Going through the material below, please gather all lines with the word "object" in them.

++++ INPUT FOR THIS TASK

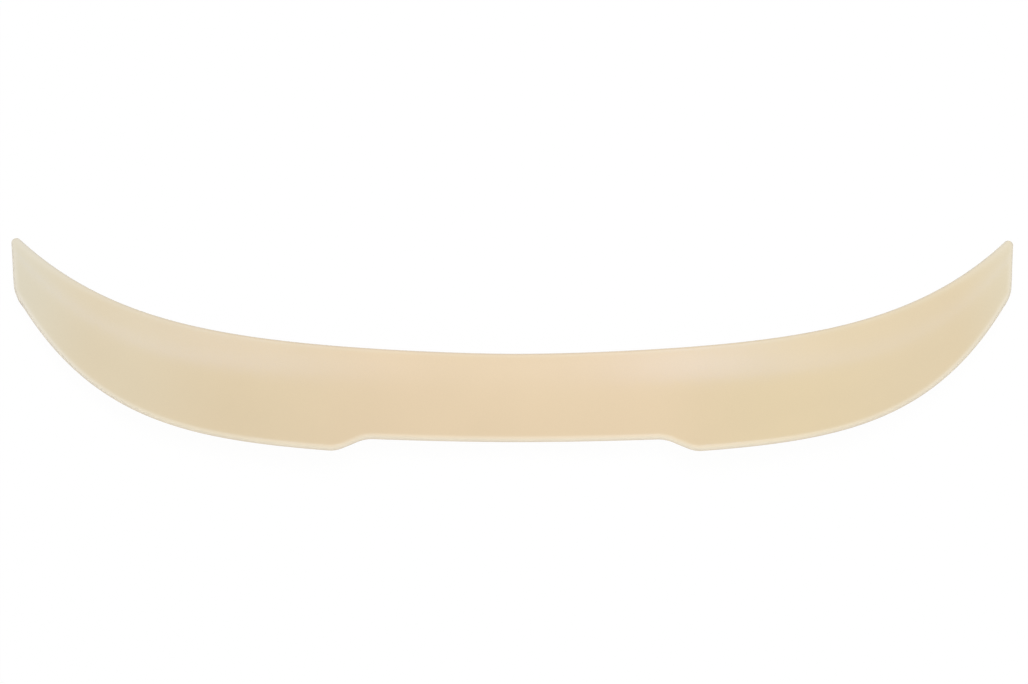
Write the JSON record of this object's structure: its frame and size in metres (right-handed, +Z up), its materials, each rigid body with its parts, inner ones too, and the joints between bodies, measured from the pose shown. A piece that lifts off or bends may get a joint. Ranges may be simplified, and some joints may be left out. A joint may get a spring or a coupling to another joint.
{
  "type": "boot lid spoiler",
  "caption": "Crescent-shaped boot lid lip spoiler in unpainted plastic, with a concave upper face, a raised trailing edge stepped at the centre, swept tips and a flanged, ribbed underside.",
  "frame": {"origin": "centre of the part's outline seen from above, at the level of the foot that sits on the boot lid", "axes": "+X to the right across the car, seen from behind it; +Y forwards, towards the thin leading edge; +Z up. The part is mirror-symmetric about X = 0."},
  "size_m": [1.1946, 0.2794, 0.0491],
  "materials": {
    "shell": "unpainted cream moulding plastic with a satin surface"
  },
  "bodies": {
    "root": {"spoiler": "shell"}
  },
  "joints": []
}
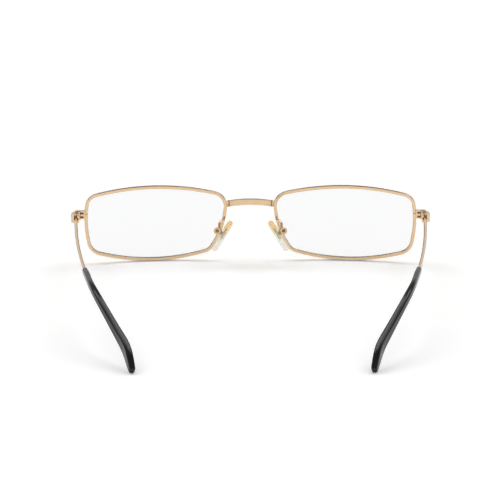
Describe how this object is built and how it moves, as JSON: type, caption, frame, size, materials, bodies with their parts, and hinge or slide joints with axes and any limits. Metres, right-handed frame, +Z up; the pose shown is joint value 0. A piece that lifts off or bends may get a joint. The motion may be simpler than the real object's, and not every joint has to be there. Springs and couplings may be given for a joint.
{
  "type": "rectangular eyeglasses",
  "caption": "Thin metal full-rim glasses with low rectangular lenses, clear rocking nose pads and hinged wire temples that end in bent black sleeves; worn to correct sight.",
  "frame": {"origin": "On the table plane, in the middle of the footprint of the open glasses standing on the lower rims and the temple tips.", "axes": "X runs across the face with the wearer's left at +X, the front looks along -Y and the temples run back along +Y, Z is up."},
  "size_m": [0.134, 0.1376, 0.0282],
  "materials": {
    "gold_metal": "polished champagne gold plating on nickel alloy wire",
    "screw_metal": "gold plated slotted screws",
    "clear_lens": "clear coated lens plastic",
    "clear_silicone": "clear soft pad plastic",
    "insert_metal": "plain gold plated sheet",
    "black_plastic": "glossy black sleeve"
  },
  "bodies": {
    "front": {"bridge": "gold_metal", "left_rim": "gold_metal", "left_rim_lock_upper": "gold_metal", "left_rim_lock_lower": "gold_metal", "left_end_piece": "gold_metal", "left_front_hinge_leaf": "gold_metal", "left_pad_arm": "gold_metal", "left_pad_box": "gold_metal", "left_rim_lock_screw": "screw_metal", "left_hinge_screw": "screw_metal", "left_pad_screw": "screw_metal", "left_lens": "clear_lens", "right_rim": "gold_metal", "right_rim_lock_upper": "gold_metal", "right_rim_lock_lower": "gold_metal", "right_end_piece": "gold_metal", "right_front_hinge_leaf": "gold_metal", "right_pad_arm": "gold_metal", "right_pad_box": "gold_metal", "right_rim_lock_screw": "screw_metal", "right_hinge_screw": "screw_metal", "right_pad_screw": "screw_metal", "right_lens": "clear_lens"},
    "left_temple": {"left_temple_hinge_leaf": "gold_metal", "left_temple_wire": "gold_metal", "left_temple_tip": "black_plastic"},
    "right_temple": {"right_temple_hinge_leaf": "gold_metal", "right_temple_wire": "gold_metal", "right_temple_tip": "black_plastic"},
    "left_pad": {"left_nose_pad": "clear_silicone", "left_pad_insert": "insert_metal"},
    "right_pad": {"right_nose_pad": "clear_silicone", "right_pad_insert": "insert_metal"}
  },
  "joints": [
    {"name": "left_temple_fold", "type": "hinge", "parent": "front", "child": "left_temple", "pos_m": [0.06465, -0.05873, 0.0189], "axis": [0, -0.0156, 0.9999], "range_deg": [0, 78]},
    {"name": "right_temple_fold", "type": "hinge", "parent": "front", "child": "right_temple", "pos_m": [-0.06465, -0.05873, 0.0189], "axis": [0, 0.0156, -0.9999], "range_deg": [0, 64]},
    {"name": "left_pad_rock", "type": "hinge", "parent": "front", "child": "left_pad", "pos_m": [0.01225, -0.05767, 0.01311], "axis": [0.1637, 0.9529, 0.2552], "range_deg": [-10, 10]},
    {"name": "right_pad_rock", "type": "hinge", "parent": "front", "child": "right_pad", "pos_m": [-0.01225, -0.05767, 0.01311], "axis": [-0.1637, 0.9529, 0.2552], "range_deg": [-10, 10]}
  ]
}
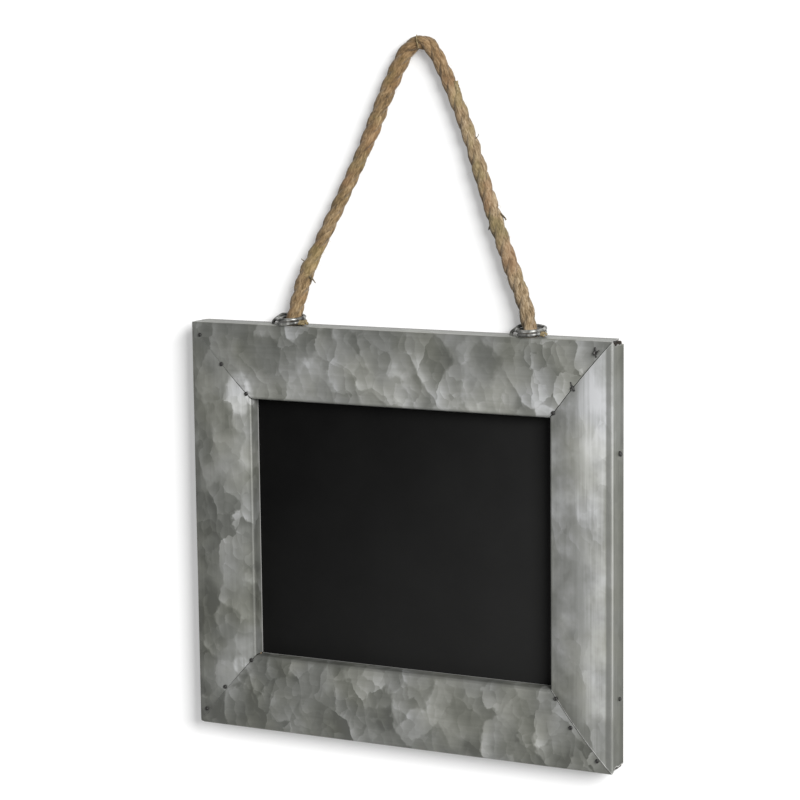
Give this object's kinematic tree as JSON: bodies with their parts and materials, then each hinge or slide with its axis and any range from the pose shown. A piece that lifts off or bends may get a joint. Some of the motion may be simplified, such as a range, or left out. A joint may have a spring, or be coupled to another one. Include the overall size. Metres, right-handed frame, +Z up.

++++++++

__SOLUTION BELOW__
Write the JSON record of this object's structure: its frame and size in metres (right-handed, +Z up), its materials, each rigid body with its parts, inner ones too, and the joints between bodies, measured from the pose shown. A piece that lifts off or bends may get a joint. Ranges may be simplified, and some joints may be left out. A joint may get a spring or a coupling to another joint.
Describe how this object is built and how it moves, as JSON: type, caption, frame, size, materials, bodies with their parts, and hinge or slide joints with axes and any limits. Metres, right-handed frame, +Z up; the pose shown is joint value 0. A piece that lifts off or bends may get a joint. The motion may be simpler than the real object's, and not every joint has to be there. Springs and couplings may be given for a joint.
Give this object's kinematic tree as JSON: bodies with their parts and materials, then each hinge or slide with its axis and any range from the pose shown. A piece that lifts off or bends may get a joint. Some of the motion may be simplified, such as a range, or left out. A joint may have a spring, or be coupled to another one. Include the overall size. Metres, right-handed frame, +Z up.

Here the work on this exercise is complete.